The exhibit ends in a large, massively large room, called the Hall of Contemplation.  The hall is darkened, with a large, heavy door and no where to sit.  The only thing in the room is a stone text, which I need to translate.

From there we headed out to the memorial.  The design of the memorial is quite striking, particularly in contrast to some of the other places we had already been on the trip.

Many of the students commented on their feelings of claustrophobia and isolation walking through to the symbolic site of the gas chambers.  The walls rise quickly up around you until all you can see are walls and the only sounds are your own footsteps.

Like the Umschlagplatz (deportation square) in Warsaw, the memorial only contains first names of people murdered here, not last names.  I found my great grandmother's name, Gitel, and lit a memorial candle beneath it and said kaddish.

Then we climbed the stairs to the top of the memorial.  The whole thing is a field of volcanic stone, sometimes with rusted metal objects a part of it.  The entire effect is of a vast volcanic wasteland of destruction after a violent eruption has destroyed everything.

Several of the students compared this memorial to the one we saw in Lidice, Czech Republic.  That memorial to the destruction of the town and the murder of most of its inhabitants had made some of the students uncomfortable, with its manicured, green lawns, resembling more a park than the place of an atrocity.  Bełżec, on the other hand, reflected the atrocity in its volcanic, hellish destruction.

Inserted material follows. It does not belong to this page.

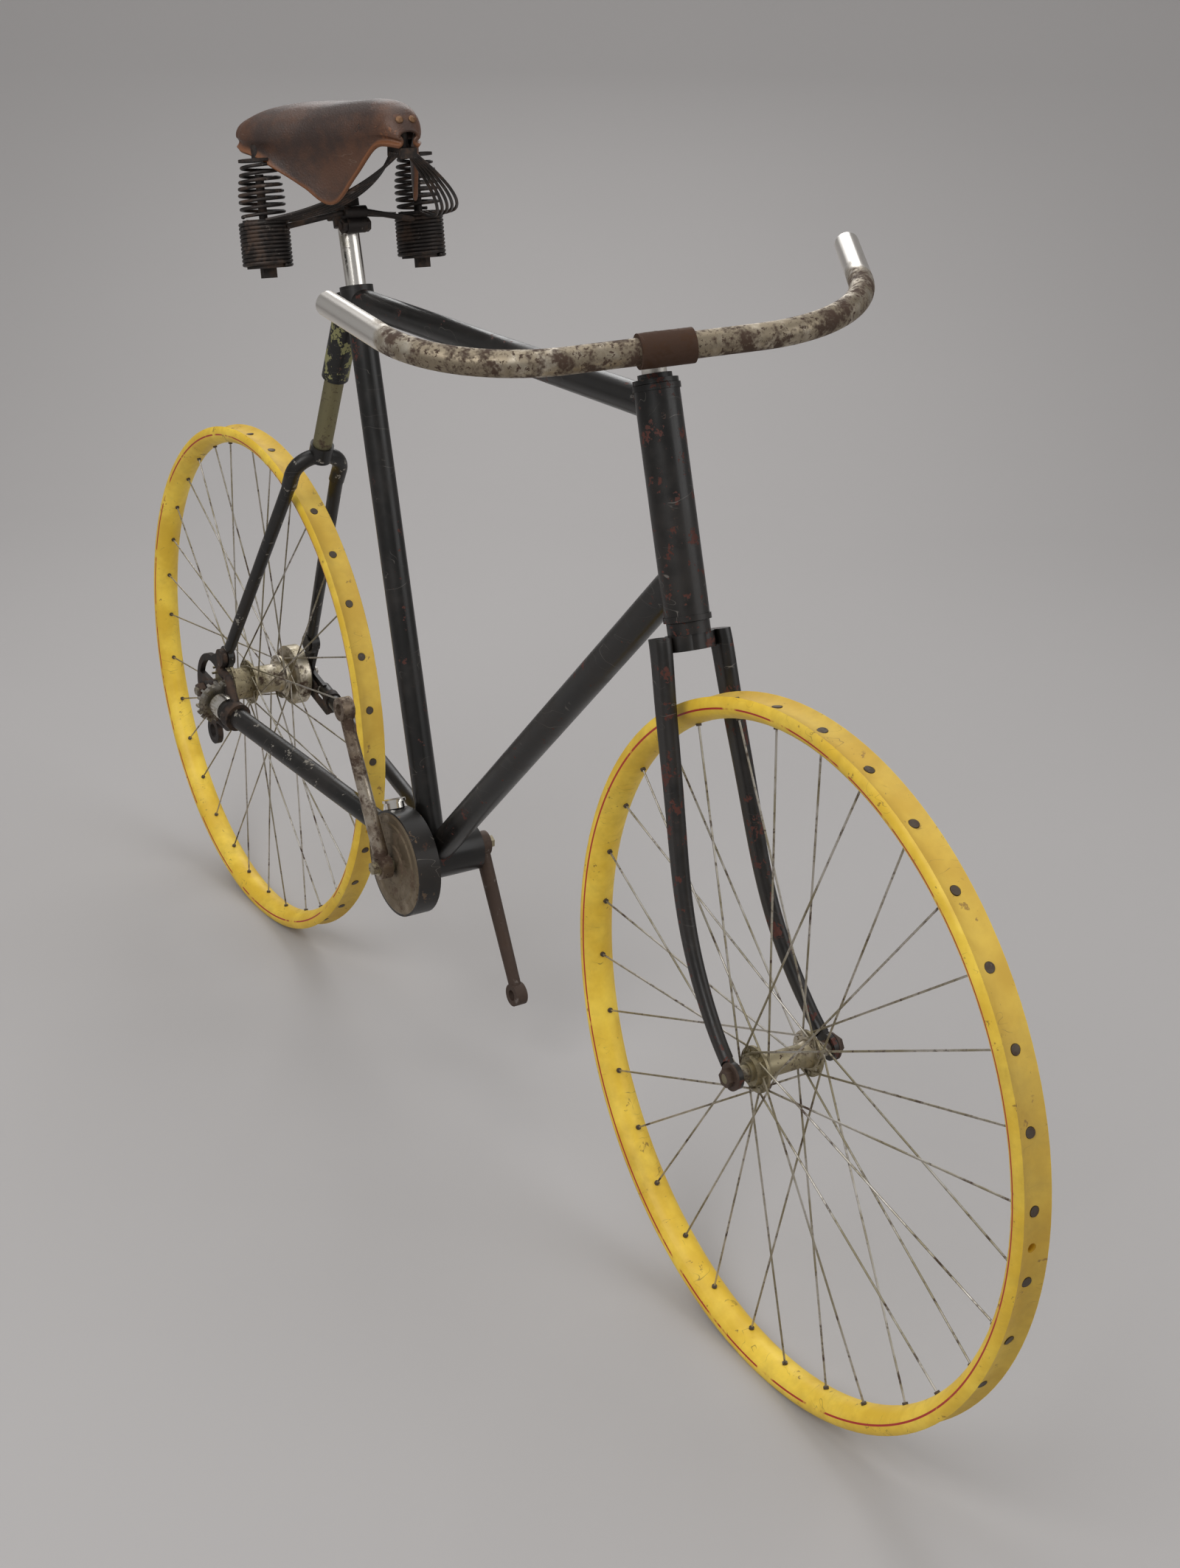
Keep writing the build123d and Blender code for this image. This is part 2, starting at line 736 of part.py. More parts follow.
# ---- drive gears --------------------------------------------------------------------------------
full_turn = radians(360)
crank_gear_radius = crank_pins * tooth_pitch / full_turn
hub_gear_radius = hub_pins * tooth_pitch / full_turn
front_pinion_radius = front_teeth * tooth_pitch / full_turn
rear_pinion_radius = rear_teeth * tooth_pitch / full_turn
pin_radius = gear_pin_diameter / 2
mesh_front = crank_gear_radius
mesh_rear = chain_stay_length - hub_gear_radius
shaft_slope = (shaft_rear_offset - shaft_front_offset) / (mesh_rear - mesh_front)
shaft_angle = degrees(atan2(shaft_slope, 1))


def shaft_point(rearward):
    """The point of the drive shaft's axis this far behind the bottom bracket."""
    return gear_point(rearward, 0, -shaft_front_offset - (rearward - mesh_front) * shaft_slope)


shaft_run = (shaft_point(mesh_rear) - shaft_point(mesh_front)).normalized()
mesh_side = (LEFT - shaft_run * LEFT.dot(shaft_run)).normalized()
front_pinion_place = mesh_front + front_pinion_radius * sin(radians(shaft_angle))
rear_pinion_place = mesh_rear - rear_pinion_radius * sin(radians(shaft_angle))


def pinion(place, teeth, pitch_radius, towards, width):
    """A pinion with straight-sided teeth, one of them pointing at the gear that it meets."""
    middle = Plane(origin=shaft_point(place), x_dir=towards, z_dir=shaft_run)
    with BuildPart(mode=Mode.PRIVATE) as gear:
        with BuildSketch(middle.offset(-width / 2)):
            Circle(pitch_radius - mesh_depth)
            with PolarLocations(pitch_radius - 1.5, teeth):
                Rectangle(2 * mesh_depth + 1.0, tooth_thickness)
            Circle(shaft_diameter / 2, mode=Mode.SUBTRACT)
        extrude(amount=width)
    return gear.part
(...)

I noted that the sculpture (because this is one vast sculpture) consists of stones, and a traditional Jewish practice is placing stones on a grave.  This set of stones covers the graves of the some 500,000 people, almost all Jews, who were murdered here.

We then left the camp and caught the bus back to Tomaśów Lubelski.  As it happens, we had the same driver and he let us pile into the van, again bursting past the safety limit.  My hope was to find a bus to the Renaissance-era town of Zamość, and we were in luck: the bus came just a few minutes later.  Here again, we had to pile in and hope the bus driver would take all of us.  Thankfully, he did. 

The first thing I did when we got to Zamość was to photograph the bus schedule back to Lublin.  Here it is, in all its Polish transport glory:

I gathered from this that the last sure bus from Zamość was at 7:20 pm.  As it was only 4 or so, I figured we had time for a leisurely and much-needed dinner.  One concern I had was that my money was running low as I had had to pay for all our bus tickets in cash.  Unfortunately, the bank wouldn't accept my ATM card. 

We went to the main square, which was designed by an Italian architect imported to design this privately owned Renaissance-era town.

 The Armenian merchants houses (1630).

The city hall building, put up somewhat later in 1651.

The Sephardic synagogue (1610), replacing the earlier wooden structure from 1590.

After relaxing and unwinding in the square, we headed back to the bus stop.  We just missed the 7:00 pm bus, and there were already people waiting on the 7:20 bus.  I told the students to get on the bus and take any open seat.  That left four of us still waiting.  And we waited for nearly 20 minutes until the driver came back from break.  Somehow, we managed to cram everyone inside (though it took a while to explain that I was paying for the 14 of us).  One student was standing for about 20 minutes until a seat opened up.  After much drama, we reached Lublin just before 9 pm.

But my drama wasn't over yet.  I kept trying to use ATMs to replenish my funds, but the different ATMs kept denying my requests.  I went back to the hotel, retrieved my other ATM card, and finally was able to get the money I need for tomorrow.